The 1984 citizenship judgment, in which the Court explicitly recognized its lawmaking duty, added a new dimension to this. In this case the Court was confronted with a claim of an illegal immigrant who, during his stay in the Netherlands, had married a Dutch woman. Because his stay in the Netherlands was illegal and because he had built up quite a remarkable criminal record, he was asked to leave. The applicant then informed the authorities of his wish to acquire Dutch nationality. He relied upon Article 8 of the Nationality Act, granting the foreign wife of a Dutch husband the right to acquire Dutch nationality by informing the authorities of her wish. However, the provision obviously applied only to women, not men. The applicant argued that Article 8 violated paragraph 26 of the International Covenant and had therefore to be interpreted in such a way that men too had the right to acquire Dutch nationality. The Court did not accept the argument. It even refused to review whether the Act violated the Covenant because had it found a violation, it would not have been able to remedy the situation. Unlike in the dual custody case, setting aside the statute would clearly not benefit the claimant because the provision was positively phrased. It did not deny the applicant a right, just awarded it under-inclusively to women. Setting aside the statute would only deprive women of their privileged position, however women in general were not party to the case.

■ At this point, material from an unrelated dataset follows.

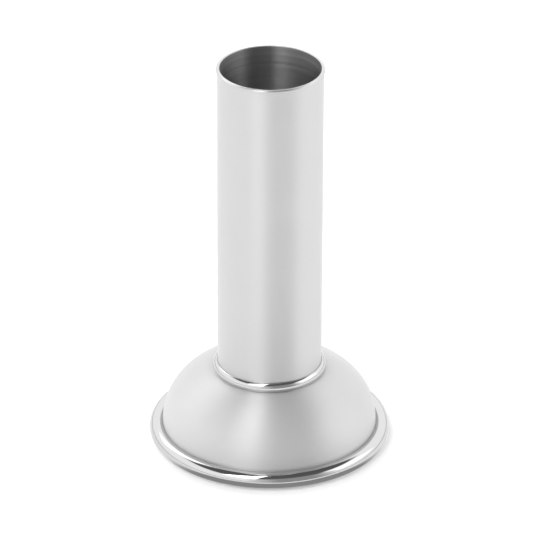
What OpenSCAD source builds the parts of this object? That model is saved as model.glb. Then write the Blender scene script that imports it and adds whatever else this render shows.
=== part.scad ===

The question thus became whether the Court was allowed to read in the words ‘and men’ in the provision, thereby widening its scope. Under the Quint v. Te Poel reasoning, the issue would have been whether such ‘reading in’ would contradict the statutory scheme. It might have done, but the Court did not go into that. Instead, it argued that widening the scope to include men would not be the only lawful solution. Article 26 of the ICCPR merely prohibited unequal treatment and to abrogate the right for women was just as lawful as extending the right to men. This was a matter of policy and to choose between the two would be to encroach upon the political prerogative of Parliament. And so the Court left open the question whether the statutory provision violated Article 26 of the Covenant and turned down the applicant’s claim. It thereby added to its discourse a new ground to abstain from issuing a remedy: it was not prepared to choose between different policy outcomes. What might also have played a role though is the fact that at the time of the judgment a new statutory scheme had already been introduced in Parliament.

The citizenship judgment has received some criticism for its perceived overspill of judicial restraint.70 It is striking therefore that the Court delivered two judgments that are widely considered to be among its most activist only a year later.71

.4.3.3.The Spring Decisions: Judicial Activism or Prudent Lawmaking?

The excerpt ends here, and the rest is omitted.